Gladney will craft a specific gameplan for the stud receivers he's lining up against. He's very adaptable and doesn't just throw his fastball, so to speak.

"Studying film and watching what receiver I'm playing, some guys like handsy corners and some guys don't," Gladney said of his approach in press-man coverage. "So if you're a guy who don't (like handsy cornerbacks), I'm really gonna use my hands a lot then. If you're looking for that type of fight at the line, I'll try to mix it up and maybe not throw as much. It just depends on who I'm going against."

Whoever the opponent is, Gladney is just as comfortable getting up in their grill in man coverage, or playing off a bit and using his instincts to jump passes. He can also play in any spot in the lineup, left or right boundary, or the slot.

Gladney relishes the opportunity to face off with an opponent's top receiver.

"I just like being up in somebody's face. I feel like that's mano y mano, we right there together, so the best man wins," Gladney said. "I knew I was going up against some of the best. We would help each other out, putting each other on film."

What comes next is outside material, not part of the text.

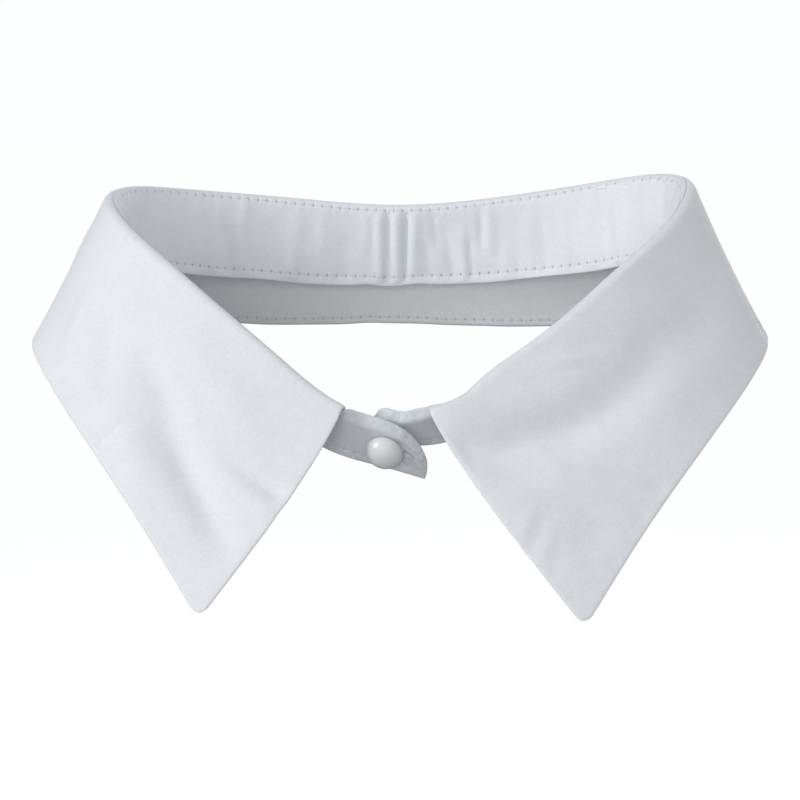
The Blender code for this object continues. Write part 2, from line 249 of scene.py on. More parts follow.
STAND_FOOT_WAVES = (
    FootWave(-140, 14,  0.25, 0.3),
    FootWave(-98,  12, -0.25, 0.4),
    FootWave(-60,   9,  0.10, 0.2),
    FootWave(-37,   7, -0.35, 0.9),
    FootWave(-22,   8,  0.25, 0.0),
    FootWave(-8,    2, -0.30, 0.2),
    FootWave(-2,    3,  0.25, 0.0),
    FootWave(6,     3, -0.45, 0.4),
    FootWave(16,    6,  0.15, 0.0),
    FootWave(26,    6,  0.30, 0.2),
    FootWave(43,    8, -0.20, 0.9),
    FootWave(78,   12,  0.20, 0.3),
    FootWave(122,  14, -0.25, 0.3),
    FootWave(158,  10,  0.25, 0.2),
)

LEAF_EDGE_WAVES = (
    FootWave(-70,  8,  0.25, 0.4),
    FootWave(-40,  7, -0.20, 0.3),
    FootWave(-15,  4,  0.22, 0.2),
    FootWave(-7,   4, -0.15, 0.0),
    FootWave(2,    5,  0.10, 0.2),
    FootWave(13,   5,  0.20, 0.3),
    FootWave(38,   8, -0.15, 0.2),
    FootWave(66,   9,  0.25, 0.4),
)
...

His hand fighting is very effective, throwing receivers off of their rhythm and subsequently affecting the timing with the quarterback.

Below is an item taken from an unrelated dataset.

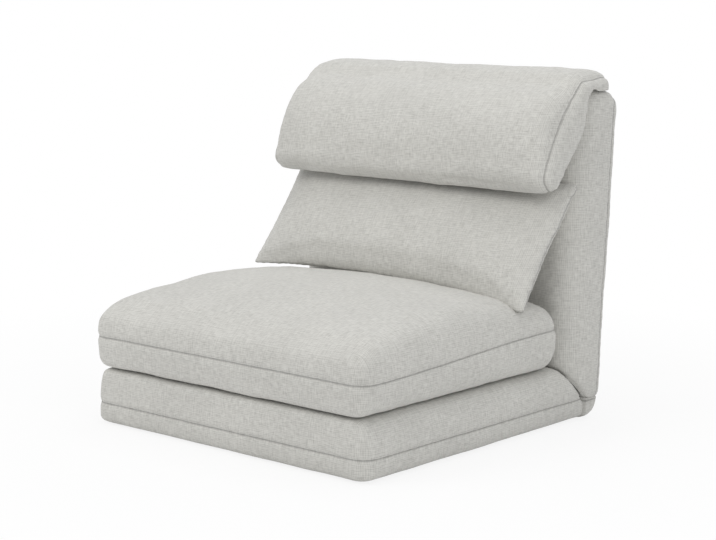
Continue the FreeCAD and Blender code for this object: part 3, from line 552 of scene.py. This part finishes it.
def sewn(piece, seam, along, depth, creases=(), seed=1, rough=0.0012):
    """Pulls the seams in, puckers the cloth beside them and adds creases and unevenness.

    seam gives the signed distance to the nearest seam and along the way on it. Both stay on the mesh as
    attributes, from which the cloth draws the seam's groove and its stitches."""
    points = read_points(piece)
    outwards = normals(piece)
    distance, way = seam(points), along(points)
    move = -depth * np.exp(-((distance / PULL_WIDTH) ** 2))
    pucker = np.sin(way * 2 * math.pi / PUCKER_PITCH + 5 * uneven(points, seed + 5, 0.12))
    move += PUCKER_HEIGHT * pucker * np.exp(-np.abs(distance) / PUCKER_REACH)
    move += rough * uneven(points, seed, 0.16) + rough * 0.5 * uneven(points, seed + 1, 0.06)
    for start, end, width, deep in creases:
        move -= crease(points, start, end, width, deep)
    write_points(piece, points + outwards * move[:, None])
    return mark(piece, seam, along)


def mark(piece, seam, along):
    """Stores the distance to the nearest seam and the way along it on the mesh."""
    points = read_points(piece)
    for name, values in (("seam", seam(points)), ("along", along(points))):
        layer = piece.data.attributes.get(name) or piece.data.attributes.new(name, "FLOAT", "POINT")
        layer.data.foreach_set("value", np.asarray(values, np.float32))
    return piece


def mark_seamless(piece):
    """Stores on a cloth without a seam that the nearest one is a metre away."""
    return mark(piece, lambda points: np.full(len(points), 1.0), lambda points: points[:, 0])


def dressed(piece, material):
    """Smooth shading and one material, in its one slot."""
    piece.data.materials.clear()
    piece.data.materials.append(material)
    piece.data.shade_smooth()
    return piece


def halves(piece, name_rear, name_front, y):
    """Cuts a closed piece at a plane across Y and closes both parts. Returns rear and front part."""
    parts = []
    for name, ahead in ((name_rear, False), (name_front, True)):
        work = bmesh.new()
        work.from_mesh(piece.data)
        geometry = work.verts[:] + work.edges[:] + work.faces[:]
        cut = bmesh.ops.bisect_plane(
            work, geom=geometry, dist=1e-6, plane_co=(0, y, 0), plane_no=(0, 1, 0),
            clear_outer=ahead, clear_inner=not ahead,
        )
        rim = [e for e in cut["geom_cut"] if isinstance(e, bmesh.types.BMEdge)]
        for edge in rim:
            edge.smooth = False
        bmesh.ops.holes_fill(work, edges=rim, sides=0)
        mesh = bpy.data.meshes.new(name)
        work.to_mesh(mesh)
        work.free()
        part = bpy.data.objects.new(name, mesh)
        bpy.context.scene.collection.objects.link(part)
        parts.append(part)
    bpy.data.objects.remove(piece)
    return parts


def smooth_step(values, low, high):
    """0 below low, 1 above high and a smooth cubic between."""
    share = np.clip((values - low) / (high - low), 0, 1)
    return share * share * (3 - 2 * share)


def near_hinge(points, end):
    """1 within 50 mm of the hinge line, falling to 0 at the distance end."""
    return 1 - smooth_step(np.hypot(points[:, 1] - HINGE[0], points[:, 2] - HINGE[1]), 0.05, end)


def back_local(points):
    """Coordinates of the hinge, Y behind its line and Z along the back, of world points."""
    gap = points[:, 1:] - HINGE
    y = gap[:, 0] * math.cos(LEAN) - gap[:, 1] * math.sin(LEAN)
    z = gap[:, 0] * math.sin(LEAN) + gap[:, 1] * math.cos(LEAN)
    return np.column_stack([points[:, 0], y, z])


def to_world(grid):
    """World points of a grid in the coordinates of the hinge."""
    flat = grid.reshape(-1, 3)
    y = flat[:, 1] * math.cos(LEAN) + flat[:, 2] * math.sin(LEAN) + HINGE[0]
    z = -flat[:, 1] * math.sin(LEAN) + flat[:, 2] * math.cos(LEAN) + HINGE[1]
    return np.column_stack([flat[:, 0], y, z]).reshape(grid.shape)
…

In coverage off of the release, Gladney shows quick feet, and he backpedals very quickly. His hips flip seamlessly.

He has really good instincts in coverage whether to pick up the receiver or sniff out the screen pass, likely attained from his four years of starting experience.

Gladney won't just mix it up and get physical with pass-catchers, though. He wants to set a tone in the run game as well, and he'll fire upfield to disrupt flare routes as well.

"I feel it's very important," Gladney said of the importance of being physical. "In the run game, I love showing up, that's part of my game, so I try to maximize all of that."

With the ball in the air, there aren't many who are more aggressive than Gladney. He uses his length to his advantage and will poke his hand in to bat away the pass ad evidenced for having 40-plus pass breakups over his career.

While there are other areas of Gladney's frame and play style that compensates for his lack of size, it would likely be an issue at times against elite big men like Julio Jones, DeAndre Hopkins, etc., though he'd likely have his fair share of impact plays as well.

At times, he can give up a little too much cushion, and can be a little slow to react to a receiver's comeback route.

"Just cleaning up my technique at the line," Gladney said of some of the areas he'd like to improve upon. "Like my footwork, making it better."

FIT WITH THE COLTS

Cornerback isn't that pressing of a need for the Colts — they have a young nucleus of Kenny Moore II, Rock Ya-Sin and Marvell Tell III — but it's one of those positions that is typically always being tweaked to ensure you're never in a dire position due to injuries or poor play from others.

Similar to offensive line and pass rushers, cornerback is always a need for every team, every year.

For the Colts, starting cornerback Pierre Desir has two years left on his contract, but is currently 29 years old. This is also a pivotal contract year for fourth-year corner Quincy Wilson.

Gladney could provide versatility as a traveling outside-inside corner, who is also tough against receivers and the run game, and he can event rush the passer on occasion. He's similar to Moore II in that sense.

Gladney is confident, but humble and has a good head on his shoulders. He served on the TCU football program's leadership council and was a candidate for national Senior CLASS award, which is awarded to an NCAA Division I senior student-athlete with notable achievements in the classroom, community, character and competition.

By selecting a player like Gladney — especially if he's available near the middle of the second round — the Colts can get ahead of having a need at cornerback in 2021 by adding yet another competitive playmaker.

With his confident attitude, toughness, desire to face top talent and willingness to be physical against the run and passing game, Gladney seems to fit the Colts' defensive culture very well.